====== Material provided
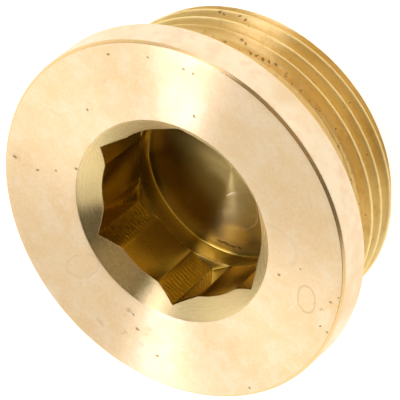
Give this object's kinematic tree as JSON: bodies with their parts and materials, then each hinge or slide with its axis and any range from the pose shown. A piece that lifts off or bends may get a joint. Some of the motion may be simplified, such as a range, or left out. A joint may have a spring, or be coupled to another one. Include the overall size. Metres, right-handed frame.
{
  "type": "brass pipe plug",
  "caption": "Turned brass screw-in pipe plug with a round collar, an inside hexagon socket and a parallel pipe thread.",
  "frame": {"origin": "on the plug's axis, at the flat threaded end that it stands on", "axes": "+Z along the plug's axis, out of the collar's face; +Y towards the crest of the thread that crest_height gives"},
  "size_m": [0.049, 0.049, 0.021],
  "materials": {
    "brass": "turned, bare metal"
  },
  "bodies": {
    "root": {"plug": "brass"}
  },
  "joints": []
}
============
§ Set problem
Reproduce all data above, unchanged.

§ Final answer
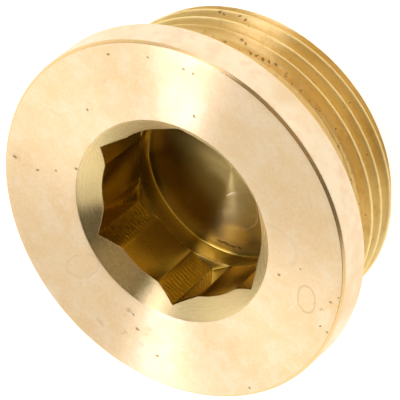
Give this object's kinematic tree as JSON: bodies with their parts and materials, then each hinge or slide with its axis and any range from the pose shown. A piece that lifts off or bends may get a joint. Some of the motion may be simplified, such as a range, or left out. A joint may have a spring, or be coupled to another one. Include the overall size. Metres, right-handed frame.
{
  "type": "brass pipe plug",
  "caption": "Turned brass screw-in pipe plug with a round collar, an inside hexagon socket and a parallel pipe thread.",
  "frame": {"origin": "on the plug's axis, at the flat threaded end that it stands on", "axes": "+Z along the plug's axis, out of the collar's face; +Y towards the crest of the thread that crest_height gives"},
  "size_m": [0.049, 0.049, 0.021],
  "materials": {
    "brass": "turned, bare metal"
  },
  "bodies": {
    "root": {"plug": "brass"}
  },
  "joints": []
}